Grace Is One-Way Love

Paul F. M. Zahl writes the following wonderful explanation of grace:

What is grace?  Grace is love that seeks you out when you have nothing to give in return.  Grace is love coming at you that has nothing to do with you.  Grace is being loved when you are unlovable.  It is being loved when you are the opposite of loveable….

Let’s go a little further.  Grace is a love that has nothing to do with you, the beloved.  It has everything and only to do with the lover.  Grace is irrational in the sense that it has nothing to do with weights and measures.  It has nothing to do with my intrinsic qualities or so-called ‘gifts’ (whatever they may be).  It reflects a decision on the part of the giver, the one who loves, in relation to the receiver, the one who is loved, that negates any qualifications the receiver may personally hold….Grace is one-way love.  Grace in Practice: A Theology of Everyday Life, 36.

God’s grace can never be earned, which means God’s love can never be earned.  You don’t have to do something for God to get him to do something for you.  Love and grace have already come at you from God before you ever sought after him.  God’s grace in the person of Jesus means God has already done something for the world.

God so loved the world that he gave his Son.  God already gave.  God’s one-way love has come.  His name is Jesus.

Now, you, receive him.

Pornography Stats

Got the following image of pornography statistics from Craig Gross of www.xxxchurch.com via Twitter.  As you look at this think of the following dramatic words from Jesus:

“If your right eye causes you to sin, tear it out and throw it away. For it is better that you lose one of your members than that your whole body be thrown into hell.”  Matt. 5:29

Coffee Headaches & Aching for God

I quit coffee, at least for a season.  It’s amazing what that wonderful dark stimulant will do when you stop drinking it “cold turkey”–give you a headache!

The withdrawals are mostly over for me.  This is now my 5th day without it or much of any caffeine for that matter.

Yesterday it struck me how suddenly my physical longing for coffee came upon me.  It wasn’t just the headache that reminded me that I needed coffee, but it was the desire for the taste of the four-shot Americano with cream in mouth.  What really put this in perspective was when I opened my Bible to Psalm 63:

O God, you are my God, I seek you,

My soul thirsts for you;

My flesh faints for you,

As in a dry and weary land where there is no water. (NRSV)

It struck me that when I virtually ignore God for a day, neglecting prayer, the Scriptures, and reminding myself of the Gospel, I barely miss him, but when I miss coffee for one day I feel its physical effects almost immediately.  The craving for coffee is there almost instantaneously after I wake up, and after a few hours headache sets in.

This is not the same with God.  At least for me.

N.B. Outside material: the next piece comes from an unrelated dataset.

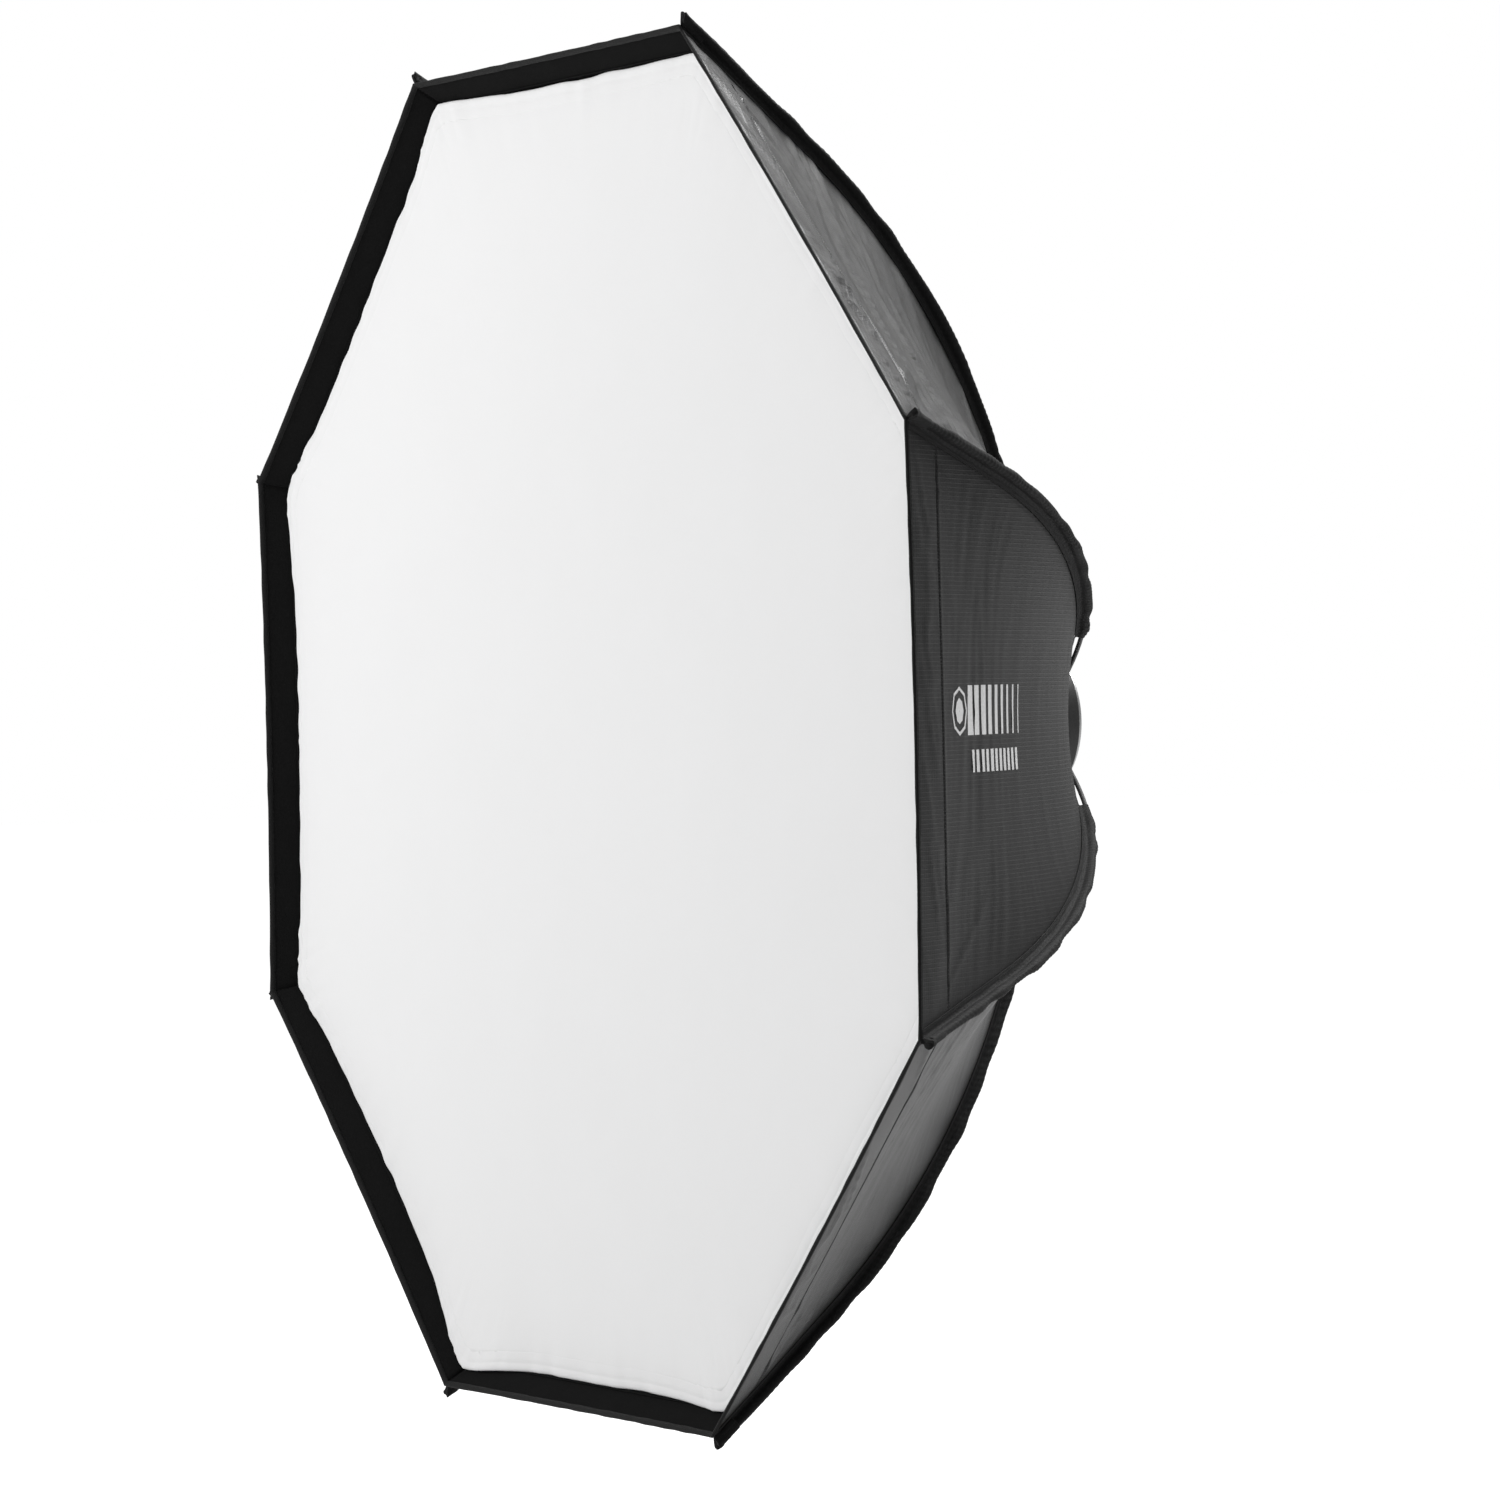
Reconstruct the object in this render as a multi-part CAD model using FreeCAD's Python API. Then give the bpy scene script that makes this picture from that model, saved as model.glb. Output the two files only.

Sure I get that feeling of “bummer I missed ‘devotions’ today”, but not this God-ache that the Psalmist is talking about.  He describes this ache not just in a spiritual sense (“My soul thirsts for you”), but in a bodily one (“My flesh faints for you”).   How I need the angst of the Psalmist for the living God more in my life.

He’s parched unless he meets with God.  He’s physically weary and spiritually thirsty for Jesus.  Notice the personal language—“you are my God”.  Time with God, according to the Psalmist, is not a check off of the list of duties done for the day.  He desires to possess God and to be with Him.

He is in a desert wilderness without any water.  He needs water and he desires water to survive.  And what he’s really saying is that life is utterly empty without God.  Desires aren’t all that desirable and needs aren’t all that necessary without the living God.  Without God life is living in a barren wilderness without water.  God is the true Desire and great Need of the human heart.

I always need God, and I always need to desire God, at least I know that intellectually, but sometimes both of those are missing experientially.  Not so with this Psalmist he knows his need and feels his desire for God.

Caffeine headaches are here ultimately to remind me not that I need a strong cup of coffee, but that I need God.  The desire for the taste of a warm coffee with cream exists to say that the desire for God is much more satisfying.

No need to toot your own horn on what you’ve given up for God.  That isn’t the point, nor is it my point here.  I’m not trying to get you to quit coffee.  Most likely you’ll see me sipping it again soon.  After all, bailing on coffee or anything else could just be “false humility” (Colossians 2:23) and a substitute for the gospel.   The gospel is not about “don’t” it’s about “done”—what Jesus has done for you.

The point is that every piece of life is meant to be done for the glory of God and to remind you that He is glorious—much more so than a cup of coffee.  When you forsake whatever it is for a season sometimes you learn that the ache for _____ was never meant to be filled with _____ but was meant to be filled with God.

Coffee headaches are meant to make you ache for God.